President Sirleaf’s tilt to the CDC had at a point become glaring. Her Education Minister George Werner, lavishing effusive praise on candidate George Weah for offering to pay WASSCE fees for high school seniors in Monrovia, went at lengths lambasting the opposition with such taunts as “da book we will eat”?
At the time, new crisp Liberian 500 hundred-dollar banknotes were in wide circulation. With the exception of a few, most Liberians were unaware that some of that money could have possibly come from the excessive number of Liberian dollar banknotes ordered printed by President Sirleaf who, at the time, left no doubt who her choice of successor was to be as she often proclaimed “it was now time for generational change.”
Her meddling and open interference with the elections process prompted the open call to her by AU and ECOWAS authorities to stay above the fray to which she paid little heed. In the final analysis, the CDC candidate George Weah was proclaimed winner by a large majority, winning just about every county with the exception of Lofa County.

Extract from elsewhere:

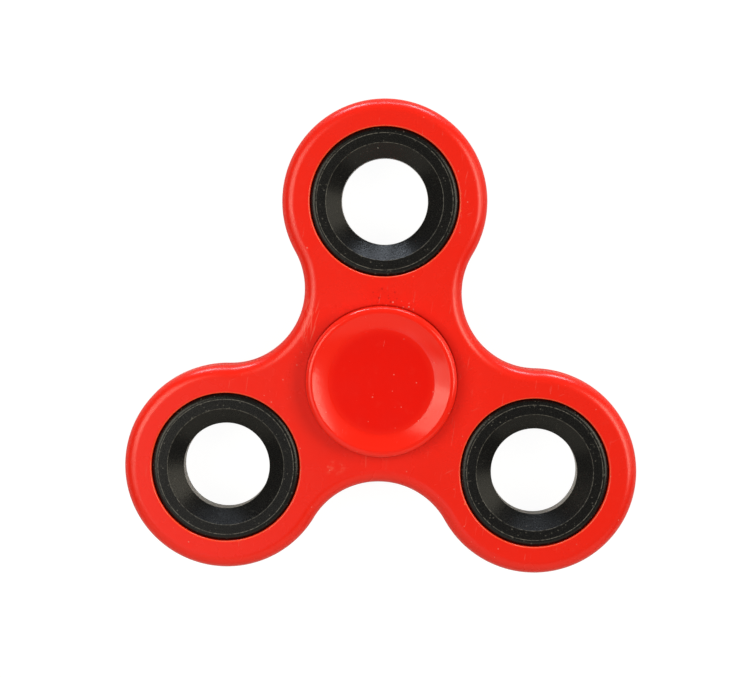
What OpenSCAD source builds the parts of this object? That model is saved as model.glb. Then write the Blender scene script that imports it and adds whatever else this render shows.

Fast forward to 2019, Senator Prince Johnson, a key figure in the alliance which brought President George Weah to power, is now claiming that those elections were massively rigged.
Beyond that, he has expressed belief that the results of the 2023 elections will be rigged by the ruling party. And he predicts that this will trigger street protests and confrontation between the civil population and state security forces. But as our people say, “Monkey see, Monkey do” meaning that if the 2017 elections results were rigged under the watch of President Sirleaf, so too could the 2023 elections results be rigged under the watch of the incumbent, President Weah.
But why not? If the international community could give its approbation to the 2017 elections results, why could it not do the same in 2023? As things currently stand, the economic downslide is likely to continue through 2020 and, if robust measures requiring enormous amounts of fiscal restraint and discipline are not taken to reverse the situation, this government will, more likely than not, find itself faced by endless popular street protests against economic hardships induced more by reckless and uncontrolled public expenditure and ostentatious displays of wealth and good living by government officials rather than by IMF recommended austerity measures.
And as this newspaper has repeatedly cautioned, those around President Weah advocating for his adoption of repressive countermeasures to popular manifestations of social discontent should consider well and reflect on history. Perhaps they are yet unaware that “aggression” is a crime cognizable under the jurisdiction of the International Criminal Court (ICC).
This also goes to individuals appearing in videos on social media boasting of their past exploits as former ULIMO rebel fighters, warning that Liberian Muslims of yesterday are not the same as today, threatening to resist what they say are provocations by Mayor Koijee. This newspaper is aware that threats to the loss of power and privilege as well as extreme economic hardships often tend to drive people/individuals into extremist behavior. Therefore, Senator Prince Johnson’s warnings should be taken seriously.